EXERCISE INSTRUCTIONS:
Only the lines from the one containing "const conduitSection = new THREE.Shape();" through the one containing "obj.matrix_world = world" are wanted. Give them again exactly, both ends included.

LISTED ENTRIES:
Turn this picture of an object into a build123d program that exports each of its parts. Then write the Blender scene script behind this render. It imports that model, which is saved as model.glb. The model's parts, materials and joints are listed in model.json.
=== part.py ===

* * *

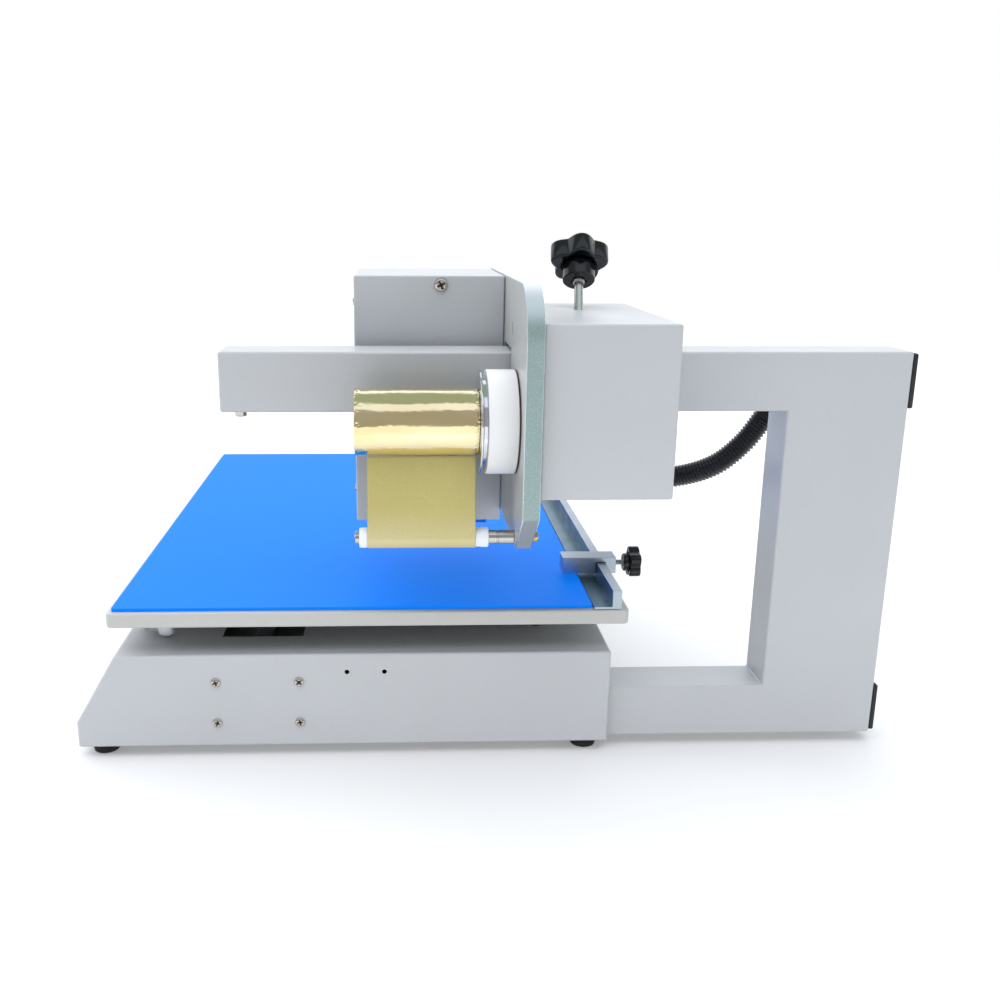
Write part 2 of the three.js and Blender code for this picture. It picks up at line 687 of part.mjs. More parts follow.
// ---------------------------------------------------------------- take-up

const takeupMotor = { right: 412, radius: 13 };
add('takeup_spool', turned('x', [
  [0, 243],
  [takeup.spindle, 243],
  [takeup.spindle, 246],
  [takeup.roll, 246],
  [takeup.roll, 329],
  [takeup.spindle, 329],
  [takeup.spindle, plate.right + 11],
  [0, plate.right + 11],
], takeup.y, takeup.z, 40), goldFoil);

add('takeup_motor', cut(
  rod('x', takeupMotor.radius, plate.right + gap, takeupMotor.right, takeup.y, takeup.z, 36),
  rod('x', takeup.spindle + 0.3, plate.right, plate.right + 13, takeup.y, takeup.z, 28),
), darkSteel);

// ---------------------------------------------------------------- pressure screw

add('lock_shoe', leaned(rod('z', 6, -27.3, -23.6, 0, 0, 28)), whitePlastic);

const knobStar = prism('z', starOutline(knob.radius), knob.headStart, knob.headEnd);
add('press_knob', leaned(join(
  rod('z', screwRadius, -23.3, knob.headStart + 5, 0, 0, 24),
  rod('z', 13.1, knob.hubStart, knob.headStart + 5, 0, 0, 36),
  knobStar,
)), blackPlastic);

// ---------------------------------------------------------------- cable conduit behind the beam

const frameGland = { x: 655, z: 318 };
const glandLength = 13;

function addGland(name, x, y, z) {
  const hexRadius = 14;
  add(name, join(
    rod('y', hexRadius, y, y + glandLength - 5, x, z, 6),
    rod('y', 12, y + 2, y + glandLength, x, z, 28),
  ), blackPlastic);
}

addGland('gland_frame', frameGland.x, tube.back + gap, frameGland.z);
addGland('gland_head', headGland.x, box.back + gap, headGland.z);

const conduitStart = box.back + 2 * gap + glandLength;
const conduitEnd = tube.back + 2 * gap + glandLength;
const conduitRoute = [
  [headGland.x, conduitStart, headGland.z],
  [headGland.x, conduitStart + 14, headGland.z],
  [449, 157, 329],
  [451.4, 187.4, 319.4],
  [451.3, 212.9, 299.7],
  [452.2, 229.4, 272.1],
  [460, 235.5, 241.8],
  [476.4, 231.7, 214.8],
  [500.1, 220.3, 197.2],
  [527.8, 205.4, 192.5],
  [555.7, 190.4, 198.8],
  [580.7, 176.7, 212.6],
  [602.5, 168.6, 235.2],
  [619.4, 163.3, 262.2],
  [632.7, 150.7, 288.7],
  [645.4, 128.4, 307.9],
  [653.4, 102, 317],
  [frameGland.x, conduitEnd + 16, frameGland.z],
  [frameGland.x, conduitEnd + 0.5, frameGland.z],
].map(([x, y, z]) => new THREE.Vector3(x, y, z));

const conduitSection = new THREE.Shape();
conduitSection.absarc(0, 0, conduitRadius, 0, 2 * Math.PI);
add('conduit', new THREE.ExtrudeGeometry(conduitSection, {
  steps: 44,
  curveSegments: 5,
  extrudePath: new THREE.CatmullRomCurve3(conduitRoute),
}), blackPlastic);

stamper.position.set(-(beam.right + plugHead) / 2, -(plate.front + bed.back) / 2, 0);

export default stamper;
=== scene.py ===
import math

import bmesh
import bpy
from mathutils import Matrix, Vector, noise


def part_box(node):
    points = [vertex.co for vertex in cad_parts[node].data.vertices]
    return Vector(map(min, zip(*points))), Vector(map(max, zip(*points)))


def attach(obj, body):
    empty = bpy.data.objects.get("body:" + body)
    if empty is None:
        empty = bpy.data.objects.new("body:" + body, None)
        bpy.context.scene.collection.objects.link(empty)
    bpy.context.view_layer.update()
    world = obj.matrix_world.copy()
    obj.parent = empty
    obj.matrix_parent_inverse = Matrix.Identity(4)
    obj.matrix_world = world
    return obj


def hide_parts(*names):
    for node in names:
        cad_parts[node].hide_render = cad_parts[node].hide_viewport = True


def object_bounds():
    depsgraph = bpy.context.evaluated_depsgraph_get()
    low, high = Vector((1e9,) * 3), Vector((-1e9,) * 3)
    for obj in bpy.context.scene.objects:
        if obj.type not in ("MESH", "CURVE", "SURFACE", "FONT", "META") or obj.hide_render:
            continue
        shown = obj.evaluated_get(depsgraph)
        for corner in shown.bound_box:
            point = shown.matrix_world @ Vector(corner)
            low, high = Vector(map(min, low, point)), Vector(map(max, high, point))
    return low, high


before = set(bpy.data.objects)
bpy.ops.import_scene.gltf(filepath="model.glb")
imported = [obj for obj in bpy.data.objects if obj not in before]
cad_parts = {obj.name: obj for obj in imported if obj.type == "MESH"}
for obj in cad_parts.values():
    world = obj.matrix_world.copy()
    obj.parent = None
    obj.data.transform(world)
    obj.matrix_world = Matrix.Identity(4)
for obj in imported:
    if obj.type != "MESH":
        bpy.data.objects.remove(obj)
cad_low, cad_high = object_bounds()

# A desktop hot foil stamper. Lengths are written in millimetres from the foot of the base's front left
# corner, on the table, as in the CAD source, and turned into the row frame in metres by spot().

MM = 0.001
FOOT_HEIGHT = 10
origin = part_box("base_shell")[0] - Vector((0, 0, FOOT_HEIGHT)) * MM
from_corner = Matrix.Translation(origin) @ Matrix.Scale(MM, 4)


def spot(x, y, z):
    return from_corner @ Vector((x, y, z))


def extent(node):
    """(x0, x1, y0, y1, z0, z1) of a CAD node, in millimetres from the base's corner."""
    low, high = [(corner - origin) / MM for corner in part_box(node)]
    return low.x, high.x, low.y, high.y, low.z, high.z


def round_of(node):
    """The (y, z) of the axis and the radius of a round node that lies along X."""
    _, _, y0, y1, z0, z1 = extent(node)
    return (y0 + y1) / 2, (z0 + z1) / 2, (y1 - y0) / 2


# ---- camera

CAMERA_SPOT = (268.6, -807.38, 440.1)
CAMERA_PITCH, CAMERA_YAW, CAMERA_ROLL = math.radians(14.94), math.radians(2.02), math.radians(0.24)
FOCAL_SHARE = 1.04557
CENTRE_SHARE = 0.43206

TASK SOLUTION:
const conduitSection = new THREE.Shape();
conduitSection.absarc(0, 0, conduitRadius, 0, 2 * Math.PI);
add('conduit', new THREE.ExtrudeGeometry(conduitSection, {
  steps: 44,
  curveSegments: 5,
  extrudePath: new THREE.CatmullRomCurve3(conduitRoute),
}), blackPlastic);

stamper.position.set(-(beam.right + plugHead) / 2, -(plate.front + bed.back) / 2, 0);

export default stamper;
=== scene.py ===
import math

import bmesh
import bpy
from mathutils import Matrix, Vector, noise


def part_box(node):
    points = [vertex.co for vertex in cad_parts[node].data.vertices]
    return Vector(map(min, zip(*points))), Vector(map(max, zip(*points)))


def attach(obj, body):
    empty = bpy.data.objects.get("body:" + body)
    if empty is None:
        empty = bpy.data.objects.new("body:" + body, None)
        bpy.context.scene.collection.objects.link(empty)
    bpy.context.view_layer.update()
    world = obj.matrix_world.copy()
    obj.parent = empty
    obj.matrix_parent_inverse = Matrix.Identity(4)
    obj.matrix_world = world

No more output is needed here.